* MATERIAL PROVIDED:
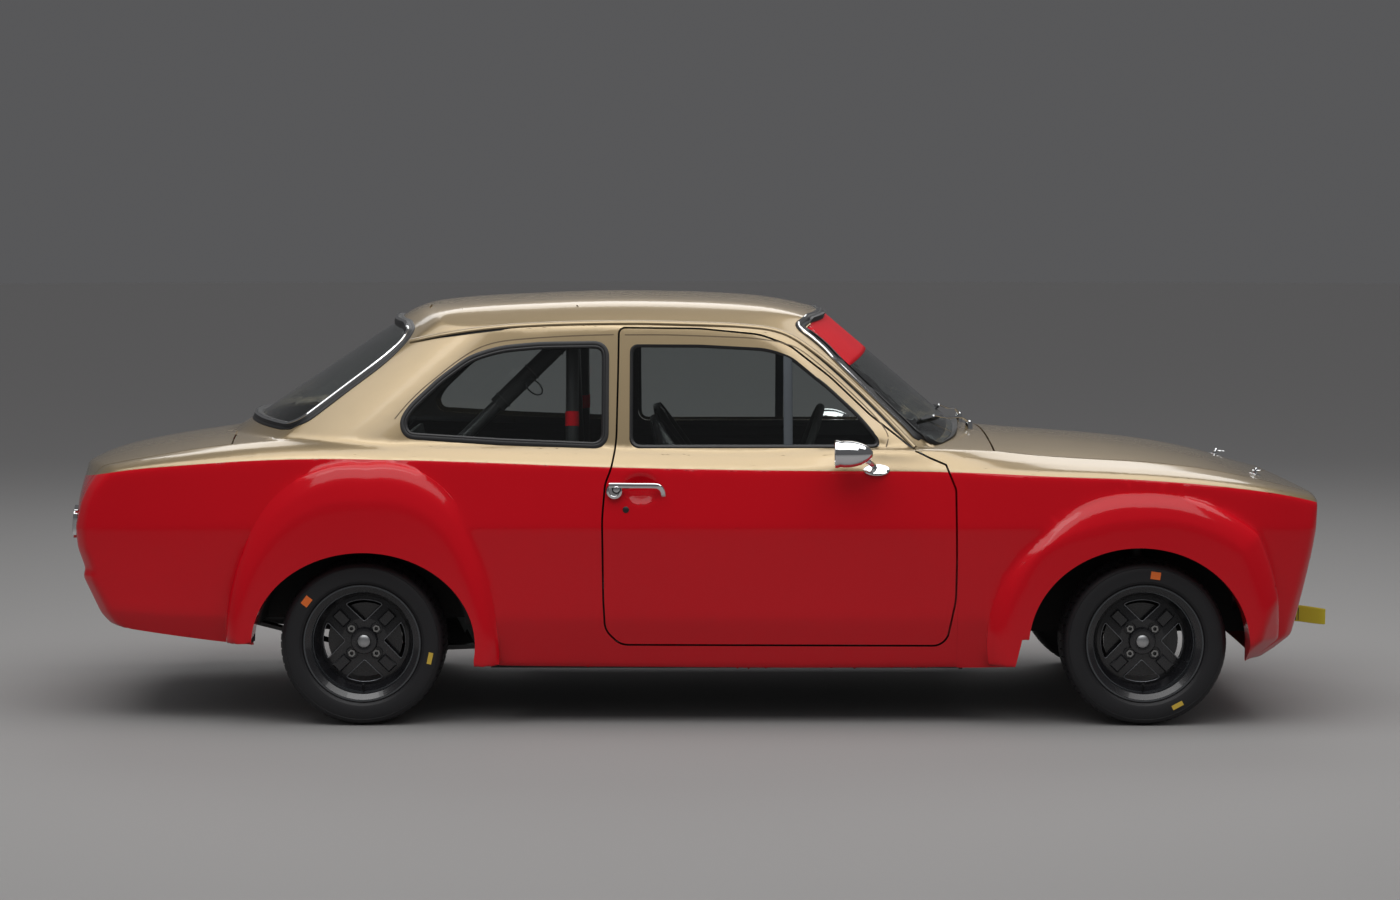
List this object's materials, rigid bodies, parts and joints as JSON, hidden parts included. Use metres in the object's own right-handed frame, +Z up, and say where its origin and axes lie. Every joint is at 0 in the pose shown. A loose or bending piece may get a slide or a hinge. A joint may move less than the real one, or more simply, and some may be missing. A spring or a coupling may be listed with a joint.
{
  "type": "rally car",
  "caption": "Two-door saloon prepared for rallying, with opening doors, bonnet and boot lid, steered front wheels and four turning wheels.",
  "frame": {"origin": "on the floor, at mid length and mid width", "axes": "+X forward, +Y to the car's left, +Z up"},
  "size_m": [3.984, 1.75, 1.319],
  "materials": {
    "gold_paint": "metallic gloss",
    "red_paint": "gloss",
    "glass": "clear",
    "tyre_rubber": "matt",
    "rim_black": "gloss",
    "underseal": "matt",
    "steel_dark": "satin",
    "engine_paint": "satin",
    "chrome": "polished",
    "lamp_glass": "clear",
    "lamp_red": "gloss",
    "grille_black": "matt",
    "cage_black": "satin",
    "seat_cloth": "woven",
    "dash_black": "matt",
    "wheel_grip": "matt",
    "strap_yellow": "woven",
    "alloy": "satin"
  },
  "bodies": {
    "body": {"front_panel": "red_paint", "cowl": "gold_paint", "rear_panel": "red_paint", "rear_deck": "gold_paint", "roof": "gold_paint", "windscreen": "glass", "rear_window": "glass", "quarter_windows": "glass", "side_frame_left": "red_paint", "wing_left": "red_paint", "seat_left": "seat_cloth", "side_frame_right": "red_paint", "wing_right": "red_paint", "seat_right": "seat_cloth", "headlamps": "lamp_glass", "grille": "grille_black", "tail_lamps": "lamp_red", "tow_strap": "strap_yellow", "wipers": "chrome", "floor_pan": "underseal", "front_structure": "underseal", "rear_floor": "underseal", "crossmember": "steel_dark", "engine_block": "engine_paint", "radiator": "alloy", "driveline": "steel_dark", "rear_axle": "steel_dark", "leaf_springs": "steel_dark", "exhaust": "steel_dark", "fuel_tank": "alloy", "roll_cage": "cage_black", "dashboard": "dash_black"},
    "door_left": {"door_left": "red_paint", "door_window_left": "glass", "mirror_left": "chrome", "door_handle_left": "chrome"},
    "knuckle_left": {"strut_left": "steel_dark"},
    "wheel_front_left": {"tyre_front_left": "tyre_rubber", "rim_front_left": "rim_black"},
    "wheel_rear_left": {"tyre_rear_left": "tyre_rubber", "rim_rear_left": "rim_black"},
    "door_right": {"door_right": "red_paint", "door_window_right": "glass", "mirror_right": "chrome", "door_handle_right": "chrome"},
    "knuckle_right": {"strut_right": "steel_dark"},
    "wheel_front_right": {"tyre_front_right": "tyre_rubber", "rim_front_right": "rim_black"},
    "wheel_rear_right": {"tyre_rear_right": "tyre_rubber", "rim_rear_right": "rim_black"},
    "bonnet": {"bonnet": "gold_paint"},
    "boot_lid": {"boot_lid": "gold_paint"},
    "steering_wheel": {"steering_wheel": "wheel_grip"}
  },
  "joints": [
    {"name": "door_left_hinge", "type": "hinge", "parent": "body", "child": "door_left", "pos_m": [0.795, 0.785, 0.5], "axis": [0, 0, -1], "range_deg": [0, 65]},
    {"name": "steer_left", "type": "hinge", "parent": "body", "child": "knuckle_left", "pos_m": [1.3705, 0.6, 0.2], "axis": [0, -0.1465, 0.9892], "range_deg": [-30, 30]},
    {"name": "wheel_front_left_spin", "type": "hinge", "parent": "knuckle_left", "child": "wheel_front_left", "pos_m": [1.3705, 0.655, 0.254], "axis": [0, 1, 0], "continuous": true},
    {"name": "wheel_rear_left_spin", "type": "hinge", "parent": "body", "child": "wheel_rear_left", "pos_m": [-1.0325, 0.655, 0.254], "axis": [0, 1, 0], "continuous": true},
    {"name": "door_right_hinge", "type": "hinge", "parent": "body", "child": "door_right", "pos_m": [0.795, -0.785, 0.5], "axis": [0, 0, 1], "range_deg": [0, 65]},
    {"name": "steer_right", "type": "hinge", "parent": "body", "child": "knuckle_right", "pos_m": [1.3705, -0.6, 0.2], "axis": [0, 0.1465, 0.9892], "range_deg": [-30, 30]},
    {"name": "wheel_front_right_spin", "type": "hinge", "parent": "knuckle_right", "child": "wheel_front_right", "pos_m": [1.3705, -0.655, 0.254], "axis": [0, 1, 0], "continuous": true},
    {"name": "wheel_rear_right_spin", "type": "hinge", "parent": "body", "child": "wheel_rear_right", "pos_m": [-1.0325, -0.655, 0.254], "axis": [0, 1, 0], "continuous": true},
    {"name": "bonnet_hinge", "type": "hinge", "parent": "body", "child": "bonnet", "pos_m": [0.918, 0, 0.875], "axis": [0, -1, 0], "range_deg": [0, 55]},
    {"name": "boot_lid_hinge", "type": "hinge", "parent": "body", "child": "boot_lid", "pos_m": [-1.45, 0, 0.885], "axis": [0, 1, 0], "range_deg": [0, 60]},
    {"name": "steering_wheel_turn", "type": "hinge", "parent": "body", "child": "steering_wheel", "pos_m": [0.33, -0.33, 0.8], "axis": [-0.9398, 0, 0.3418], "range_deg": [-451, 451]}
  ],
  "couplings": [
    {"joint": "steer_right", "follows": "steer_left", "ratio": 1},
    {"joint": "steering_wheel_turn", "follows": "steer_left", "ratio": 15}
  ]
}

* GOAL: Your task is to repeat the data exactly, with nothing left out.

* WRITTEN ANSWER:
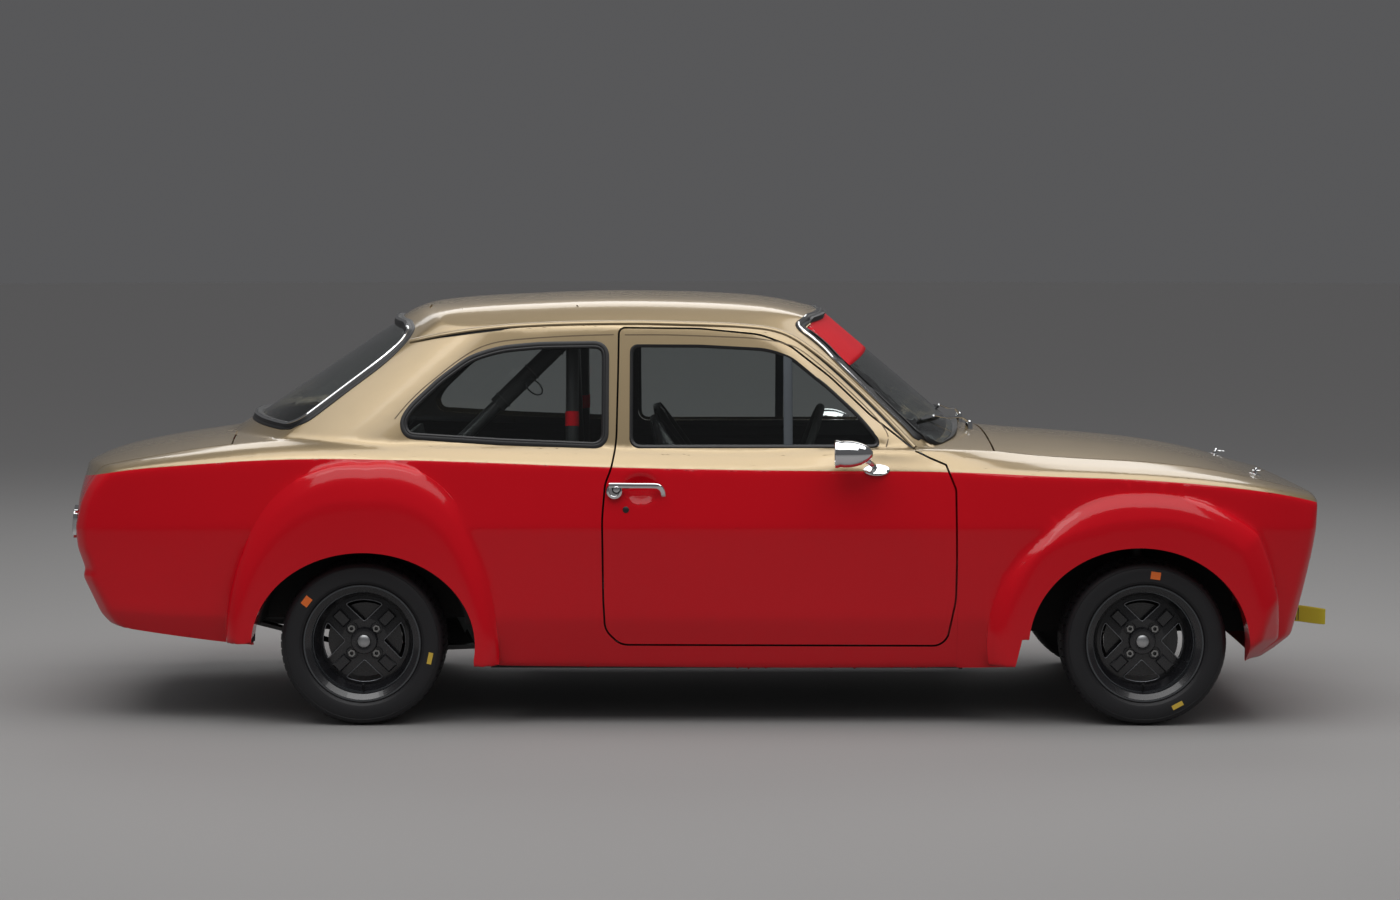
List this object's materials, rigid bodies, parts and joints as JSON, hidden parts included. Use metres in the object's own right-handed frame, +Z up, and say where its origin and axes lie. Every joint is at 0 in the pose shown. A loose or bending piece may get a slide or a hinge. A joint may move less than the real one, or more simply, and some may be missing. A spring or a coupling may be listed with a joint.
{
  "type": "rally car",
  "caption": "Two-door saloon prepared for rallying, with opening doors, bonnet and boot lid, steered front wheels and four turning wheels.",
  "frame": {"origin": "on the floor, at mid length and mid width", "axes": "+X forward, +Y to the car's left, +Z up"},
  "size_m": [3.984, 1.75, 1.319],
  "materials": {
    "gold_paint": "metallic gloss",
    "red_paint": "gloss",
    "glass": "clear",
    "tyre_rubber": "matt",
    "rim_black": "gloss",
    "underseal": "matt",
    "steel_dark": "satin",
    "engine_paint": "satin",
    "chrome": "polished",
    "lamp_glass": "clear",
    "lamp_red": "gloss",
    "grille_black": "matt",
    "cage_black": "satin",
    "seat_cloth": "woven",
    "dash_black": "matt",
    "wheel_grip": "matt",
    "strap_yellow": "woven",
    "alloy": "satin"
  },
  "bodies": {
    "body": {"front_panel": "red_paint", "cowl": "gold_paint", "rear_panel": "red_paint", "rear_deck": "gold_paint", "roof": "gold_paint", "windscreen": "glass", "rear_window": "glass", "quarter_windows": "glass", "side_frame_left": "red_paint", "wing_left": "red_paint", "seat_left": "seat_cloth", "side_frame_right": "red_paint", "wing_right": "red_paint", "seat_right": "seat_cloth", "headlamps": "lamp_glass", "grille": "grille_black", "tail_lamps": "lamp_red", "tow_strap": "strap_yellow", "wipers": "chrome", "floor_pan": "underseal", "front_structure": "underseal", "rear_floor": "underseal", "crossmember": "steel_dark", "engine_block": "engine_paint", "radiator": "alloy", "driveline": "steel_dark", "rear_axle": "steel_dark", "leaf_springs": "steel_dark", "exhaust": "steel_dark", "fuel_tank": "alloy", "roll_cage": "cage_black", "dashboard": "dash_black"},
    "door_left": {"door_left": "red_paint", "door_window_left": "glass", "mirror_left": "chrome", "door_handle_left": "chrome"},
    "knuckle_left": {"strut_left": "steel_dark"},
    "wheel_front_left": {"tyre_front_left": "tyre_rubber", "rim_front_left": "rim_black"},
    "wheel_rear_left": {"tyre_rear_left": "tyre_rubber", "rim_rear_left": "rim_black"},
    "door_right": {"door_right": "red_paint", "door_window_right": "glass", "mirror_right": "chrome", "door_handle_right": "chrome"},
    "knuckle_right": {"strut_right": "steel_dark"},
    "wheel_front_right": {"tyre_front_right": "tyre_rubber", "rim_front_right": "rim_black"},
    "wheel_rear_right": {"tyre_rear_right": "tyre_rubber", "rim_rear_right": "rim_black"},
    "bonnet": {"bonnet": "gold_paint"},
    "boot_lid": {"boot_lid": "gold_paint"},
    "steering_wheel": {"steering_wheel": "wheel_grip"}
  },
  "joints": [
    {"name": "door_left_hinge", "type": "hinge", "parent": "body", "child": "door_left", "pos_m": [0.795, 0.785, 0.5], "axis": [0, 0, -1], "range_deg": [0, 65]},
    {"name": "steer_left", "type": "hinge", "parent": "body", "child": "knuckle_left", "pos_m": [1.3705, 0.6, 0.2], "axis": [0, -0.1465, 0.9892], "range_deg": [-30, 30]},
    {"name": "wheel_front_left_spin", "type": "hinge", "parent": "knuckle_left", "child": "wheel_front_left", "pos_m": [1.3705, 0.655, 0.254], "axis": [0, 1, 0], "continuous": true},
    {"name": "wheel_rear_left_spin", "type": "hinge", "parent": "body", "child": "wheel_rear_left", "pos_m": [-1.0325, 0.655, 0.254], "axis": [0, 1, 0], "continuous": true},
    {"name": "door_right_hinge", "type": "hinge", "parent": "body", "child": "door_right", "pos_m": [0.795, -0.785, 0.5], "axis": [0, 0, 1], "range_deg": [0, 65]},
    {"name": "steer_right", "type": "hinge", "parent": "body", "child": "knuckle_right", "pos_m": [1.3705, -0.6, 0.2], "axis": [0, 0.1465, 0.9892], "range_deg": [-30, 30]},
    {"name": "wheel_front_right_spin", "type": "hinge", "parent": "knuckle_right", "child": "wheel_front_right", "pos_m": [1.3705, -0.655, 0.254], "axis": [0, 1, 0], "continuous": true},
    {"name": "wheel_rear_right_spin", "type": "hinge", "parent": "body", "child": "wheel_rear_right", "pos_m": [-1.0325, -0.655, 0.254], "axis": [0, 1, 0], "continuous": true},
    {"name": "bonnet_hinge", "type": "hinge", "parent": "body", "child": "bonnet", "pos_m": [0.918, 0, 0.875], "axis": [0, -1, 0], "range_deg": [0, 55]},
    {"name": "boot_lid_hinge", "type": "hinge", "parent": "body", "child": "boot_lid", "pos_m": [-1.45, 0, 0.885], "axis": [0, 1, 0], "range_deg": [0, 60]},
    {"name": "steering_wheel_turn", "type": "hinge", "parent": "body", "child": "steering_wheel", "pos_m": [0.33, -0.33, 0.8], "axis": [-0.9398, 0, 0.3418], "range_deg": [-451, 451]}
  ],
  "couplings": [
    {"joint": "steer_right", "follows": "steer_left", "ratio": 1},
    {"joint": "steering_wheel_turn", "follows": "steer_left", "ratio": 15}
  ]
}